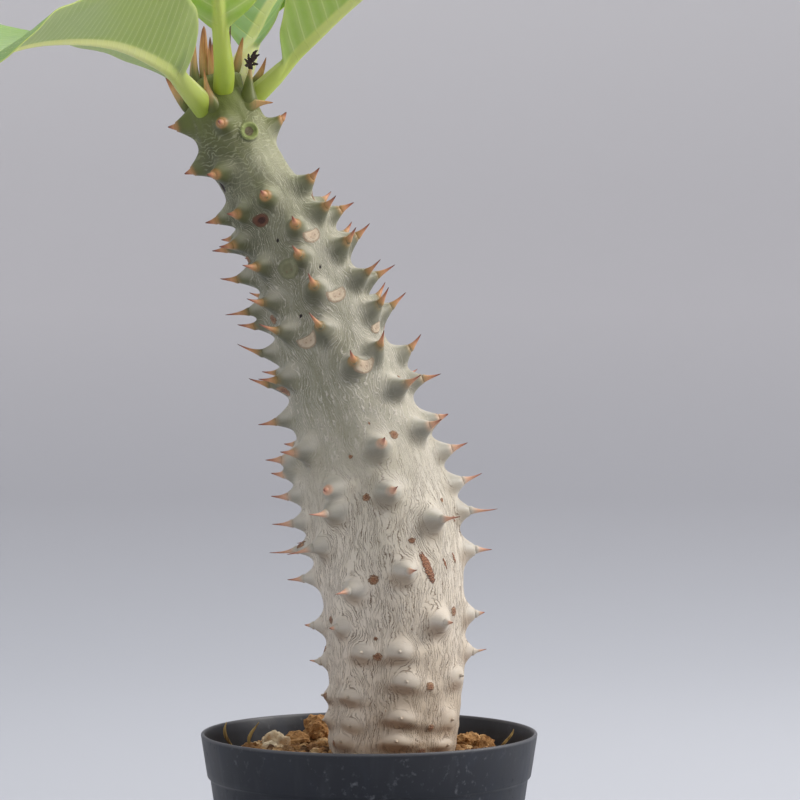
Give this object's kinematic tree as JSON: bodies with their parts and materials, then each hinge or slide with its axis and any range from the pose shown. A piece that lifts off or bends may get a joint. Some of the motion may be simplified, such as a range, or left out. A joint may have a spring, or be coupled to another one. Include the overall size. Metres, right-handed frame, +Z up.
{
  "type": "potted succulent plant",
  "caption": "Young leaning succulent with a thick spiny silvery stem and a crown of long green leaves, in a round black nursery pot with soil.",
  "frame": {"origin": "centre of the pot's underside, on the surface it stands on", "axes": "+Z up, the pictured side faces -Y, and the stem leans towards -X"},
  "size_m": [0.2155, 0.2126, 0.4145],
  "materials": {
    "pot": "matte",
    "soil": "matte",
    "stem": "matte",
    "leaf": "satin",
    "pumice": "matte",
    "dry_scrap": "matte"
  },
  "bodies": {
    "root": {"pot": "pot", "soil": "soil", "stem": "stem", "leaf_1": "leaf", "leaf_2": "leaf", "leaf_3": "leaf", "leaf_4": "leaf", "leaf_5": "leaf", "leaf_6": "leaf", "leaf_7": "leaf", "young_leaf": "leaf", "pumice_1": "pumice", "pumice_2": "pumice", "pumice_3": "pumice", "pumice_4": "pumice", "pumice_5": "pumice", "dry_scrap_1": "dry_scrap", "dry_scrap_2": "dry_scrap", "dry_scrap_3": "dry_scrap"}
  },
  "joints": []
}
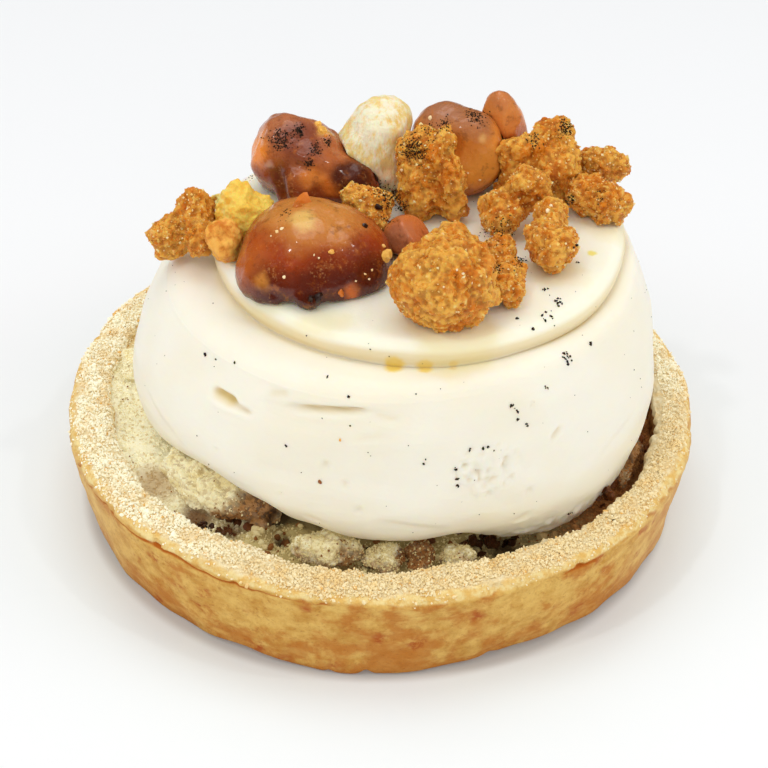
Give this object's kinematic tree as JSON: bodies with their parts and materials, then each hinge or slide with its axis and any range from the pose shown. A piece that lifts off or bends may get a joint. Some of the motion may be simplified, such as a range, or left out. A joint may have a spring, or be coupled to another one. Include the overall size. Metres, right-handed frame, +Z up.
{
  "type": "macadamia tart",
  "caption": "Round pastry tart with a nut filling, a tall two-turn mound of whipped cream, and caramelised nuts and crumble clusters heaped on top.",
  "frame": {"origin": "on the surface the tart stands on, under the middle of the pastry shell", "axes": "+Z up out of the table, -Y towards the side the picture shows, +X to that side's right"},
  "size_m": [0.0798, 0.0802, 0.0492],
  "materials": {
    "pastry": "baked golden pastry, mottled brown, dry, with a pale filed rim",
    "filling": "pale baked nut sponge, crumbly",
    "crumble": "pale crumble with browned undersides",
    "cream": "soft whipped cream with fine vanilla specks",
    "caramel_nut": "dark glossy caramel over macadamia",
    "toffee_nut": "orange-brown toffee over macadamia",
    "dusted_nut": "pale macadamia dusted with sugar",
    "golden_nut": "pale golden toffee, slightly translucent",
    "cluster": "golden caramelised crumb, rough and sugary",
    "vanilla": "black ground vanilla"
  },
  "bodies": {
    "root": {"tart_shell": "pastry", "nut_filling": "filling", "cream": "cream", "filling_crumble_1": "crumble", "filling_crumble_2": "crumble", "filling_crumble_3": "crumble", "filling_crumble_4": "crumble", "filling_crumble_5": "crumble", "filling_crumble_6": "crumble", "filling_crumble_7": "crumble", "filling_crumble_8": "crumble", "filling_crumble_9": "crumble", "nut_front": "caramel_nut", "nut_left": "caramel_nut", "nut_dusted": "dusted_nut", "cluster_middle": "cluster", "nut_back": "toffee_nut", "cluster_front": "cluster", "cluster_front_side": "cluster", "nut_chip": "toffee_nut", "cluster_small": "cluster", "cluster_right_drop": "cluster", "cluster_right_stick": "cluster", "cluster_right_bar": "cluster", "cluster_right_lump": "cluster", "cluster_right_bean": "cluster", "nut_wedge": "toffee_nut", "cluster_left": "cluster", "nut_pale": "golden_nut", "nut_sliver": "toffee_nut"}
  },
  "joints": []
}
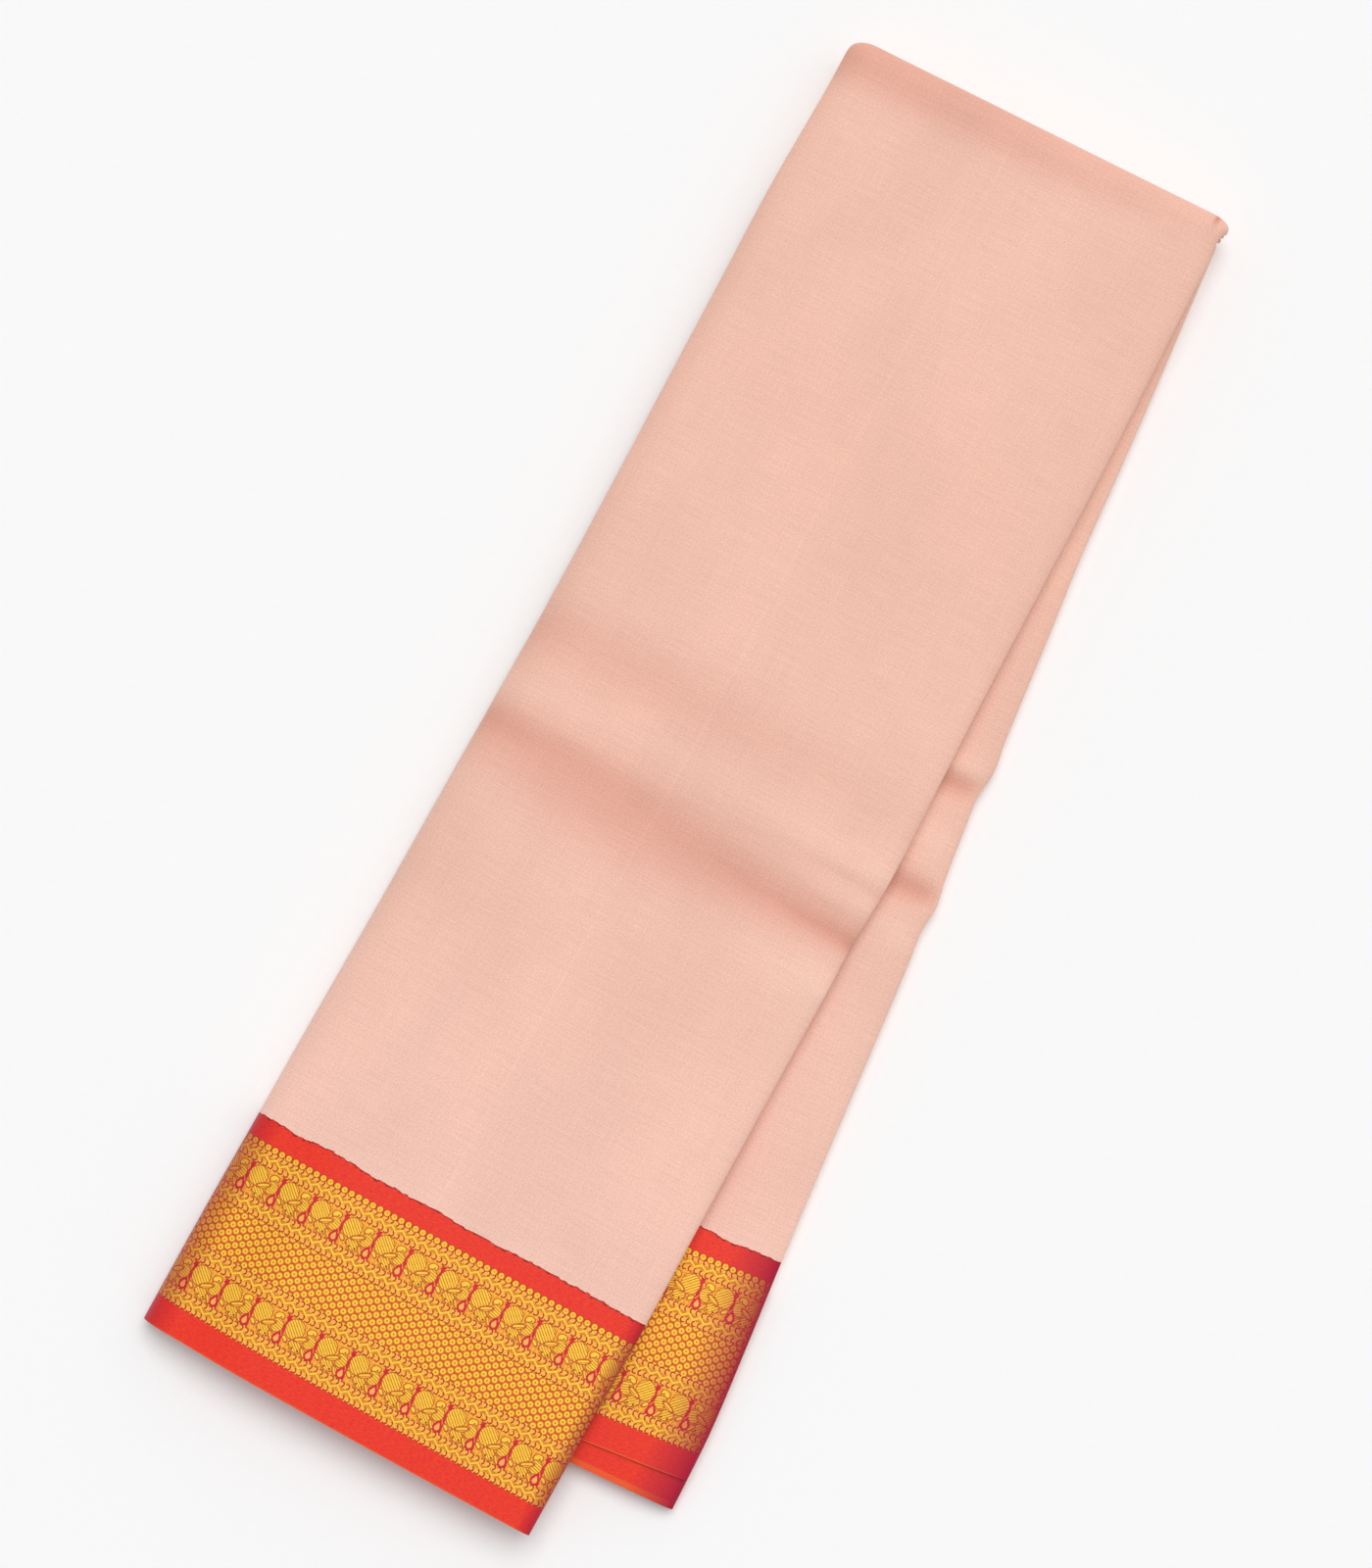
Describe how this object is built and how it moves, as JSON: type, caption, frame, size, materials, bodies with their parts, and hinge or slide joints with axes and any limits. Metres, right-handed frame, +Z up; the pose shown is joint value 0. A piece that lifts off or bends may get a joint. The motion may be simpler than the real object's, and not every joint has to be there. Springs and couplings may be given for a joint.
{
  "type": "folded silk saree",
  "caption": "Folded silk saree lying flat: a long stack of peach cloth turned over a top fold, its red and gold woven borders at both hems, the lower half fanned out.",
  "frame": {"origin": "centre of the bounding box in plan, on the surface the folded saree rests on", "axes": "+Y along the folded strip from the front hem to the top fold, +X to the fanned side, +Z up"},
  "size_m": [0.2204, 0.6054, 0.0212],
  "materials": {
    "peach_silk": "plain-woven silk, soft sheen",
    "zari_border": "gold zari brocade on red silk, satin",
    "red_silk": "plain-woven silk, soft sheen",
    "folded_layers": "stacked edges of folded silk"
  },
  "bodies": {
    "root": {"front_panel": "peach_silk", "front_border": "zari_border", "front_layers": "folded_layers", "back_panel": "peach_silk", "back_border": "zari_border", "back_lower_hem": "red_silk", "back_layers": "folded_layers", "under_panel": "peach_silk", "under_border": "zari_border"}
  },
  "joints": []
}
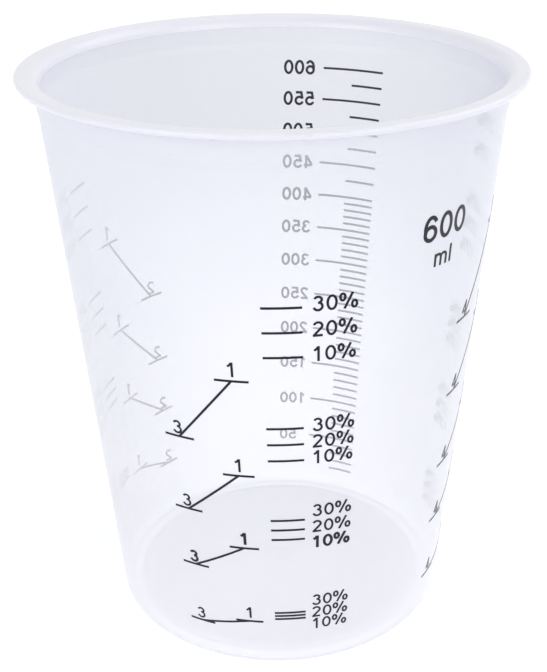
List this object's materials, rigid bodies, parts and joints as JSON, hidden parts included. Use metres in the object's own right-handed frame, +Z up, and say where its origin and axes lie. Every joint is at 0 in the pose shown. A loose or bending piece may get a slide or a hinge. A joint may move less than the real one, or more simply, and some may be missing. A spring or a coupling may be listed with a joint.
{
  "type": "mixing cup",
  "caption": "Tapered translucent mixing cup with a flared flange, a stacking ledge and a foot ring, printed with a volume scale and mixing ratio marks for dosing resin.",
  "frame": {"origin": "centre of the foot ring, on the surface that the cup stands on", "axes": "+Z up along the cup's axis to the mouth; -Y towards the viewer who reads the 3 to 1 scale; +X to that viewer's right"},
  "size_m": [0.104, 0.104, 0.124],
  "materials": {
    "clear_plastic": "natural translucent polypropylene, glossy outside and in",
    "ink": "thin dark screen ink, satin"
  },
  "bodies": {
    "root": {"cup": "clear_plastic", "volume_scale": "ink", "mix_marks_2_to_1": "ink", "thinner_lines_2_to_1": "ink", "mix_marks_3_to_1": "ink", "thinner_lines_3_to_1": "ink", "mix_marks_4_to_1": "ink", "thinner_lines_4_to_1": "ink"}
  },
  "joints": []
}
========================================================================
**Exercise requirements:** Where a line above contains the string "slide", copy that line.

**Worked answer:**
Give this object's kinematic tree as JSON: bodies with their parts and materials, then each hinge or slide with its axis and any range from the pose shown. A piece that lifts off or bends may get a joint. Some of the motion may be simplified, such as a range, or left out. A joint may have a spring, or be coupled to another one. Include the overall size. Metres, right-handed frame, +Z up.
Give this object's kinematic tree as JSON: bodies with their parts and materials, then each hinge or slide with its axis and any range from the pose shown. A piece that lifts off or bends may get a joint. Some of the motion may be simplified, such as a range, or left out. A joint may have a spring, or be coupled to another one. Include the overall size. Metres, right-handed frame, +Z up.
Describe how this object is built and how it moves, as JSON: type, caption, frame, size, materials, bodies with their parts, and hinge or slide joints with axes and any limits. Metres, right-handed frame, +Z up; the pose shown is joint value 0. A piece that lifts off or bends may get a joint. The motion may be simpler than the real object's, and not every joint has to be there. Springs and couplings may be given for a joint.
List this object's materials, rigid bodies, parts and joints as JSON, hidden parts included. Use metres in the object's own right-handed frame, +Z up, and say where its origin and axes lie. Every joint is at 0 in the pose shown. A loose or bending piece may get a slide or a hinge. A joint may move less than the real one, or more simply, and some may be missing. A spring or a coupling may be listed with a joint.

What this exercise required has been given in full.